BOSTON -- The city of Chelsea, Mass., is coming to market.
Three years ago, if someone in the municipal industry had uttered those words, he or she would probably have been laughed right out of the trading room.
But tomorrow morning, Chelsea plans to sell its first general obligation issue since 1982. The city has no outstanding general obligation debt.
Participants in the financing stud last week that the terms and structure of the issue are an important step in the overall recovery of a city long considered to be one of the weakest in Massachusetts.
Chelsea expects to sell $111 million of COs tomorrow to be used to renovate the city's dilapidated school system. The financing is expected to include serial bonds maturing in 1995 through 2009 and a term bond maturing in 2014. The bonds will be insured by AMBAC Indemnity Corp. and will be rated triple A. Lehman Brothers will act as the senior manager, and J.D. Blair & Co. and Government Finance Group will serve as financial advisers for the city.
Bond insurance is just one of several methods that Chelsea and its financial advisers are using to convince investors to buy bonds from a city that only three years ago could not pay its bills.
Under Massachusetts' School Building Assistance Act of 1948, 95% of the cost of improving the city's schools will be reimbursed by the state. Since the act was passed, Chelsea has been the only town in the state that has not availed itself of the program.
In fact, the newest of Chelsea's five schools was built in 1909. And since 1989, the entire school system has been managed by Boston University after a study showed that only an independent entity could fight the system's wrongs.
The problems experienced by the city's school system -- namely mismanagement, corruption, and occasionally criminal neglect -- were not limited to the schools.
In 1991, Gov. William F. Weld appointed a receiver to serve as the financial czar of the city because Chelsea could neither pay its bills nor balance its budget.
Since that time, officials in the police department, city government, and schools have been indicted, and many, including a former mayor, have been convicted and sent to jail.

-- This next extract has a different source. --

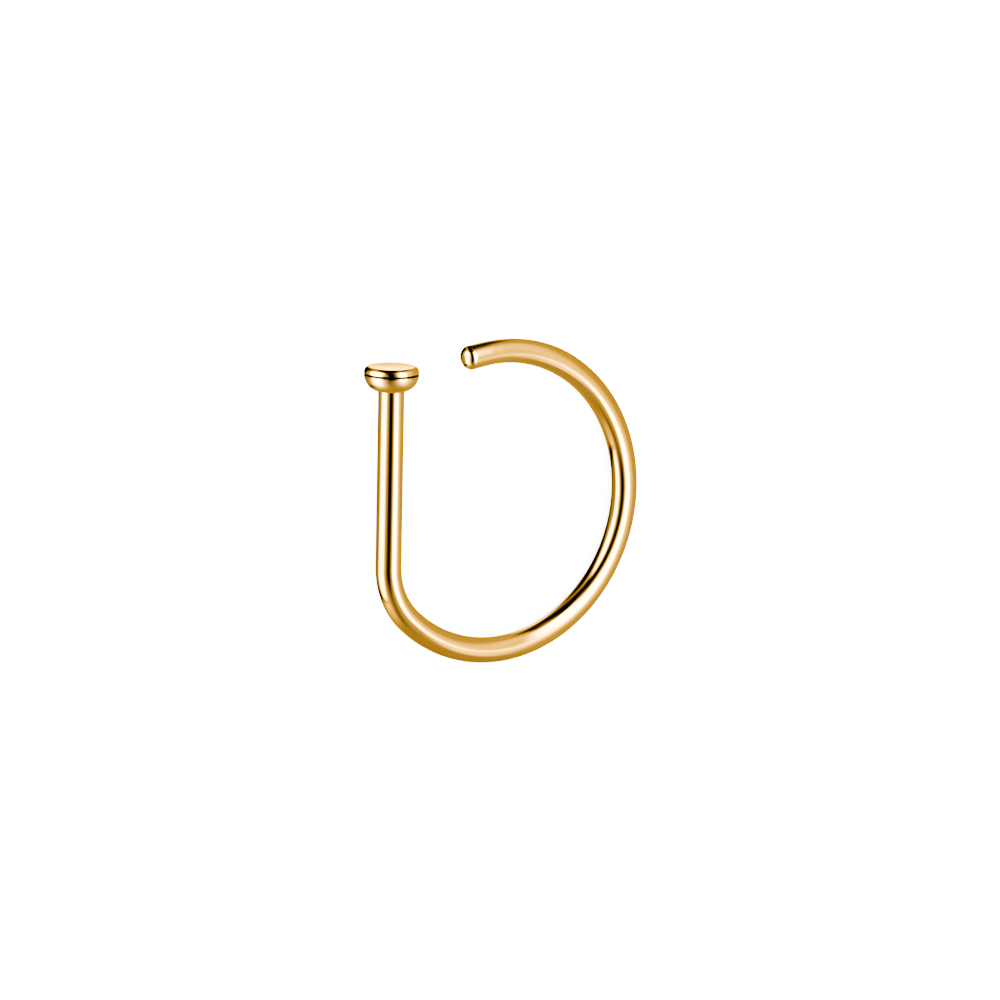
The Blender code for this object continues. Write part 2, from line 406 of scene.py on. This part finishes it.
def gold(finish, shape):
    """A gold coating on polished steel, with fine lines along the wire, a little wear on the head and shade
    painted dark into the head's groove.
    """
    made, nodes, links = material("gold")
    shader = nodes["Principled BSDF"]
    shader.inputs["Metallic"].default_value = 1
    shader.inputs["Specular Tint"].default_value = (*finish.edge_gold, 1)
    place = nodes.new("ShaderNodeAttribute")
    place.attribute_name = STRAIGHT_WIRE
    place = place.outputs["Vector"]

    # Radius of each point across the wire, which tells the head's edge from the wire
    flat = nodes.new("ShaderNodeVectorMath")
    flat.operation = "MULTIPLY"
    flat.inputs[1].default_value = (0, 1, 1)
    links.new(place, flat.inputs[0])
    radius = nodes.new("ShaderNodeVectorMath")
    radius.operation = "LENGTH"
    links.new(flat.outputs["Vector"], radius.inputs[0])
    radius = radius.outputs["Value"]
    head_radius = shape.wire_radius + shape.s.head_overhang
    face_radius = head_radius - finish.wear_width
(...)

Also since that time, the city has begun a slow process of recovery, has had a balanced budget, and has rewritten the city charter.
Last week, Weld signed in, to law the city's new charter, which had been approved by the residents and changes the old nine-member alderman/mayor system to a city manager/city council system.
The new charter, which removes the mayor and all current aldermen from office, will open the door to a more diverse governing body with representatives from each of the city's eight districts and three at-large members.
"We're all feeling that this financing is a major seal of approval on our work in Chelsea,"said Harry Spence, Chelsea's receiver. "Now we can move to a Nov. 8 primary election, a Dec. 6 general election, and a new governing body in place by January."
After Chelsea residents elect the 11 counsel members, the council in turn will hire the city manager. Spence said that although the legislation for the receiver allows him to remain in office until December 1996, he hopes to be out by next June.
"We wanted to make sure, through the referendum, that this form of government was really what the people wanted," he said. "This charter was approved by 60% of the people, so we feel confident about it."
Under the state's schools act, the bonds will be further secured by an advance payment of $8.4 million made by the state into a trust fund for debt service reserves. The interest earnings from that fund will help offset the city's 5% contribution for debt service.
"This deal was pretty tricky from our end," said James B.G. Hearty, executive vice president at Lehman Brothers, and senior banker for this sale. "This extra protection was necessary to sell bonds for a city whose government officers have not even been elected yet."
The financing was also aided by the fact that Spence was able commit future city funds to debt service, even though his job as receiver will end long before the bonds mature, Hearty said.
"Whoever thought to include that section to the legislation was thinking ahead," he said. "Because of this, the city will not have to pay a penalty in the market for its three years of receivership."
Hearty said he expects there to be fairly wide interest in the bonds from funds, insurance companies, and individual investors.
To prevent any sort of mismanagement of the state's funding for the programs, a trustee has been set up to hold the state's funds. The trustee, BayBank, will then make the payments to both the bondholders and the city.
The state guarantees also kept the deal's insurance costs at levels normal for such an issue, Hearty said.
Proceeds from the bond sale plus another state grant of about $2.5 million will be used to consolidate the city's five existing schools into four new campus-style schools.
The four projects are: a preschool and kindergarten that will get $16 million of bond proceeds; an elementary school that will receive $40.5 million; a middle school, $28 million; and a high school, $29 million.
Spence said it remains a mystery why the city did not take advantage of the state's school building program sooner.
"At some counsel meetings, in the days before receivership, board members would reject any school building because the members felt if the schools were good enough for them, then they would be good enough for the kids today," Spence said.
That attitude was considered one of Chelsea's prevailing problems. Under the old charter, there were only six members of the council. None of them were Hispanics, who in recent years have settled in Chelsea in significant numbers.
Spence said this new form of government is designed to more equitably represent all elements of the population.
"People have stopped saying 'those kids' at our meetings and have started to say 'our kids,'" he said.
Construction on the schools is scheduled to be completed in the summer of 1996, and the schools are scheduled to open that September.